== DATA SECTION
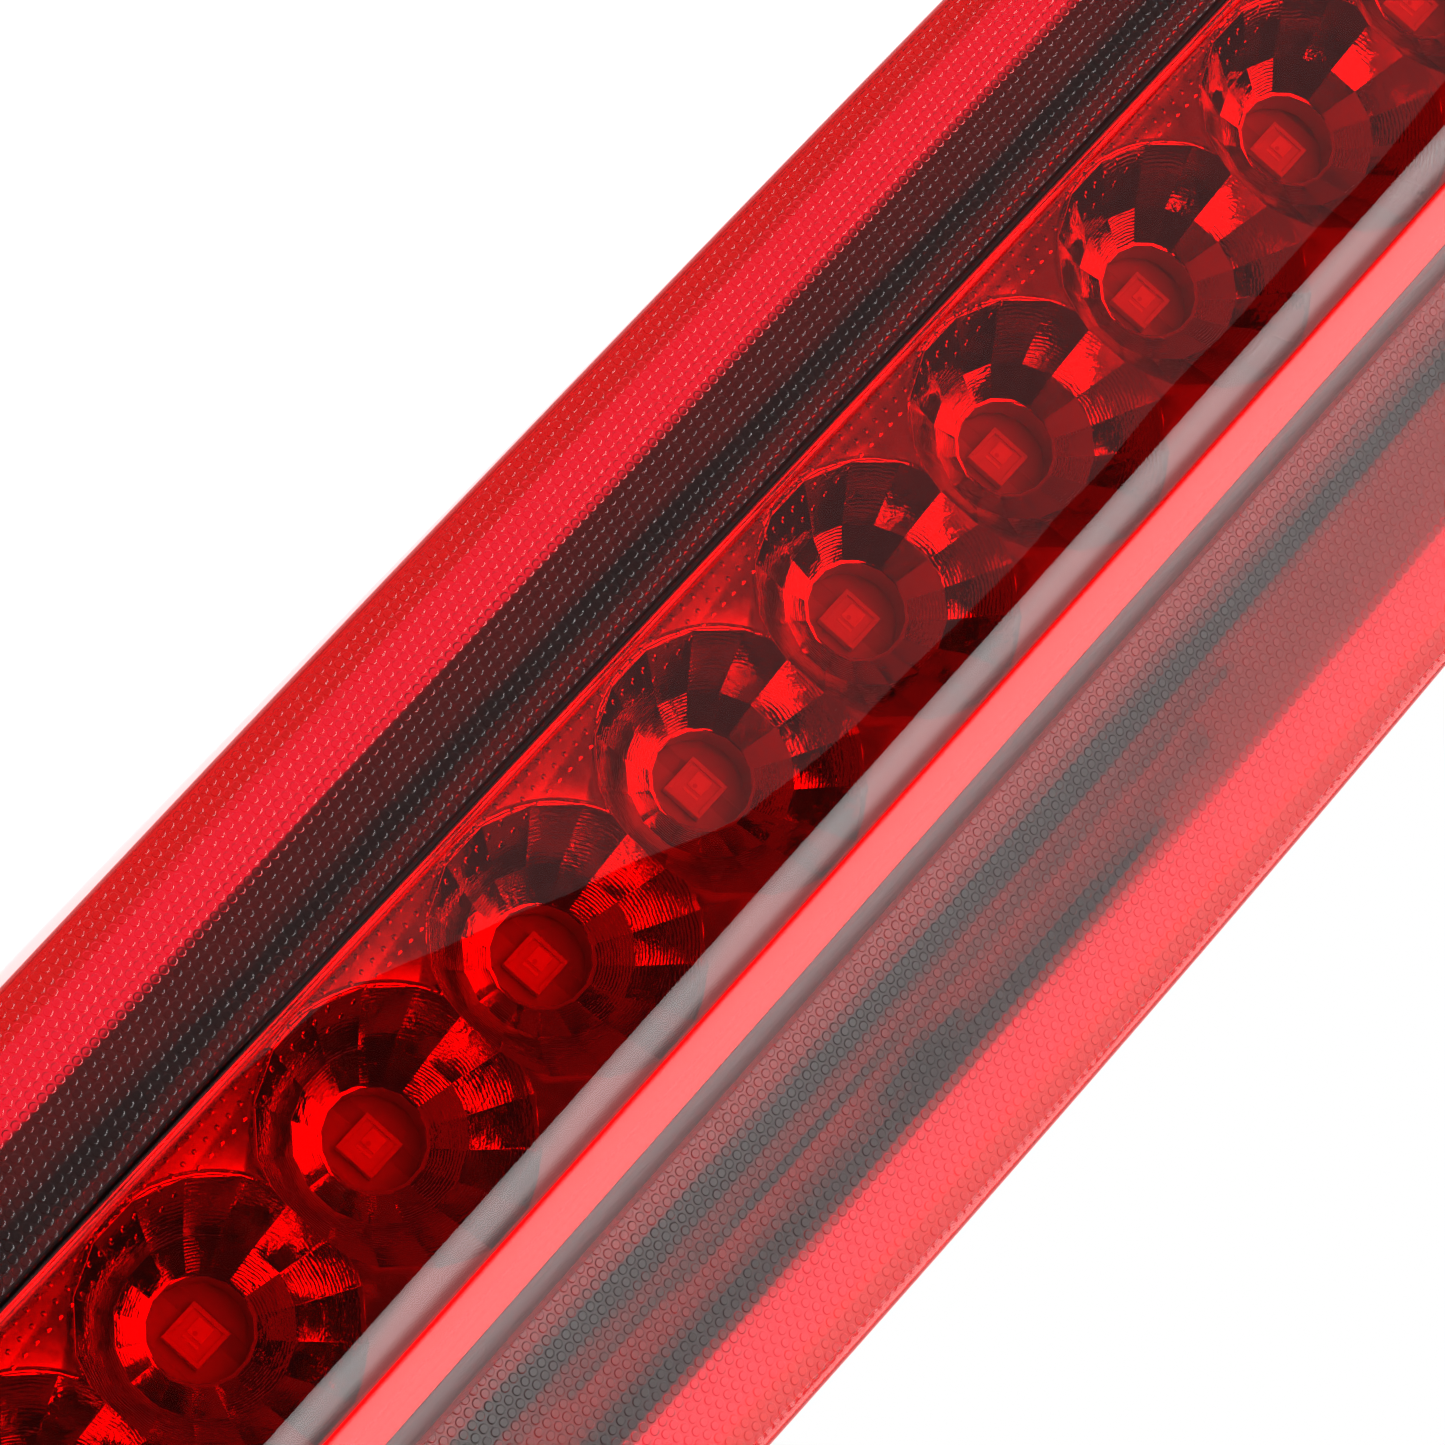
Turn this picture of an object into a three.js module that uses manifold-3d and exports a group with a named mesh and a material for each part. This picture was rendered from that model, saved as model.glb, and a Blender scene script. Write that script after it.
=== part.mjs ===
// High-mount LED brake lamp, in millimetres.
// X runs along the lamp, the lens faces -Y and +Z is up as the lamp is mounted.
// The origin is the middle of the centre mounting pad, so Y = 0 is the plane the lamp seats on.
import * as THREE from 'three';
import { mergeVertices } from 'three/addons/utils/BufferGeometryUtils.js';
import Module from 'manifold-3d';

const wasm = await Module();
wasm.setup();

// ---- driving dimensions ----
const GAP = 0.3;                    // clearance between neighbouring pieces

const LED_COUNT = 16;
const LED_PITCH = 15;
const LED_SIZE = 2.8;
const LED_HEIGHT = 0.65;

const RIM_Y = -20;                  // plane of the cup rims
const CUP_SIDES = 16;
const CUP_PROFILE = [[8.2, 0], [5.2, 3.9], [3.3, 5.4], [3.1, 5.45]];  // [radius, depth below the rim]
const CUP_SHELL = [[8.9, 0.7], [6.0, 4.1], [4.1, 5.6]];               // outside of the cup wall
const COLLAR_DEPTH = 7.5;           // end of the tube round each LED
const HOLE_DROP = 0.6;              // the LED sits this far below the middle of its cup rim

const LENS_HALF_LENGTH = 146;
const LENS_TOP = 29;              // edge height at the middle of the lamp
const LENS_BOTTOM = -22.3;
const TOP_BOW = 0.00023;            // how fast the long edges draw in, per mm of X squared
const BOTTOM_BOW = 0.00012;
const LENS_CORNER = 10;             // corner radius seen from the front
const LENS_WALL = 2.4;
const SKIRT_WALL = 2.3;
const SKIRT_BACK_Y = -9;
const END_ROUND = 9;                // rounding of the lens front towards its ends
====
- [TASK TO COMPLETE]: Your task is to quote the lines above, beginning with the first and ending with the one that holds "const GAP = 0.3;".

- [EXERCISE SOLUTION]:
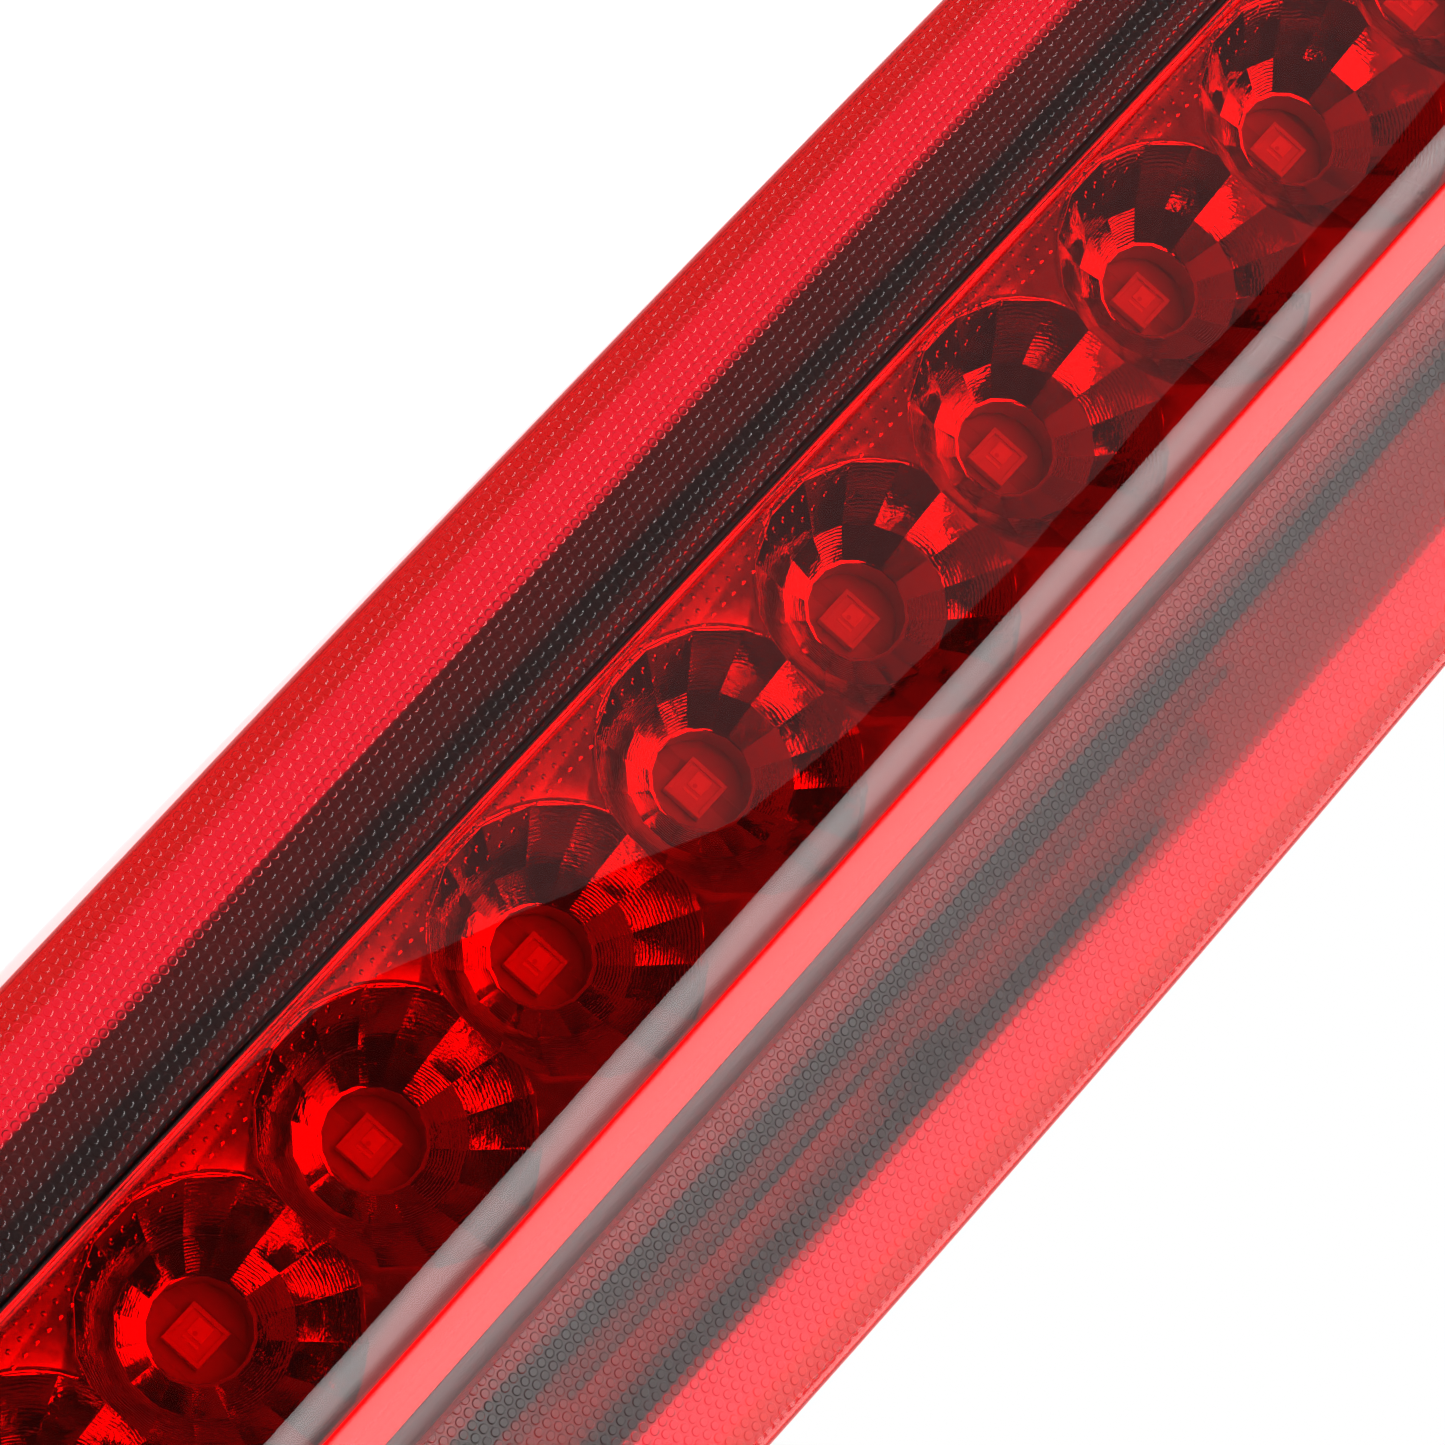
Turn this picture of an object into a three.js module that uses manifold-3d and exports a group with a named mesh and a material for each part. This picture was rendered from that model, saved as model.glb, and a Blender scene script. Write that script after it.
=== part.mjs ===
// High-mount LED brake lamp, in millimetres.
// X runs along the lamp, the lens faces -Y and +Z is up as the lamp is mounted.
// The origin is the middle of the centre mounting pad, so Y = 0 is the plane the lamp seats on.
import * as THREE from 'three';
import { mergeVertices } from 'three/addons/utils/BufferGeometryUtils.js';
import Module from 'manifold-3d';

const wasm = await Module();
wasm.setup();

// ---- driving dimensions ----
const GAP = 0.3;                    // clearance between neighbouring pieces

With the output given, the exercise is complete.